2024年9月2日の東京株式市場では、アップルとの関連性が深い銘柄への買い注文が集中し、特に電子部品関連株が軒並み上昇しました。代表的な銘柄である村田製作所は一時、前営業日比で4%高となり、1カ月ぶりの高値を記録しました。この動きの背景には、アップルが近く人工知能(AI)を搭載した新型スマートフォン「iPhone 16」シリーズを発表するという期待があり、これにより関連企業の収益拡大が見込まれていることが挙げられます。
同日、日東電工も一時3%高となり約1カ月ぶりの高値をつけ、京セラも2%上昇するなど、日経平均株価がわずか0.1%高と横ばい圏にある中で、関連銘柄の好調ぶりが際立ちました。アップルは9月10日(日本時間)に開催するイベントで「iPhone 16」シリーズを発表すると見られています。同社は2024年6月にAIサービス「Apple Intelligence(アップルインテリジェンス)」を発表しており、この新機能が次期スマートフォンに搭載されるとの観測が市場の注目を集めています。実際、アップルの株価は「Apple Intelligence」発表前の6月7日以降、16%上昇しており、投資家の期待の高さを物語っています。

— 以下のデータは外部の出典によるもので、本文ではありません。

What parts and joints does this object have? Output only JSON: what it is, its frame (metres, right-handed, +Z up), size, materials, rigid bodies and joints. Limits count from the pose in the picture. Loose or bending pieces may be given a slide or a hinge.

この新型スマートフォンが好調に売れれば、裏方として高性能な電子部品を供給している日本企業にも追い風が吹くとされています。村田製作所はスマートフォン向けのコンデンサーや高周波通信部品を提供しており、「AI搭載によりスマホ1台当たりに使われる電子部品の数が増加する可能性がある」と東海東京インテリジェンス・ラボの清田涼輔シニアアナリストは指摘しています。
また、日東電工については、SMBC日興証券の宮本剛シニアアナリストが「新製品の売れ行きが好調であれば、ハイエンドスマートフォン向けの回路材料や保護フィルム、粘着シートの収益拡大が期待され、業績にプラスに働くだろう」と述べています。
これまで、スマホ市場は買い替え需要の低迷により関連銘柄への波及効果が限定的だったとされていますが、今回はAIが引き起こす「産業革命の再来」という期待が投資家心理を押し上げているようです。野村証券の神谷和男ストラテジストは「AIによる産業革命への期待が投資家の背中を押している」とコメントしており、アップルの次期製品が市場全体に与える影響の大きさがうかがえます。
SNSでは「AI搭載スマホが電子部品需要を押し上げるかも」「村田や日東電工など日本企業への恩恵が期待できそう」といった声が上がっており、投資家や市場参加者の間で注目度が急上昇しています。次期「iPhone 16」の成功が、日本の電子部品メーカーにどのような追い風をもたらすのか、その動向がますます注目されます。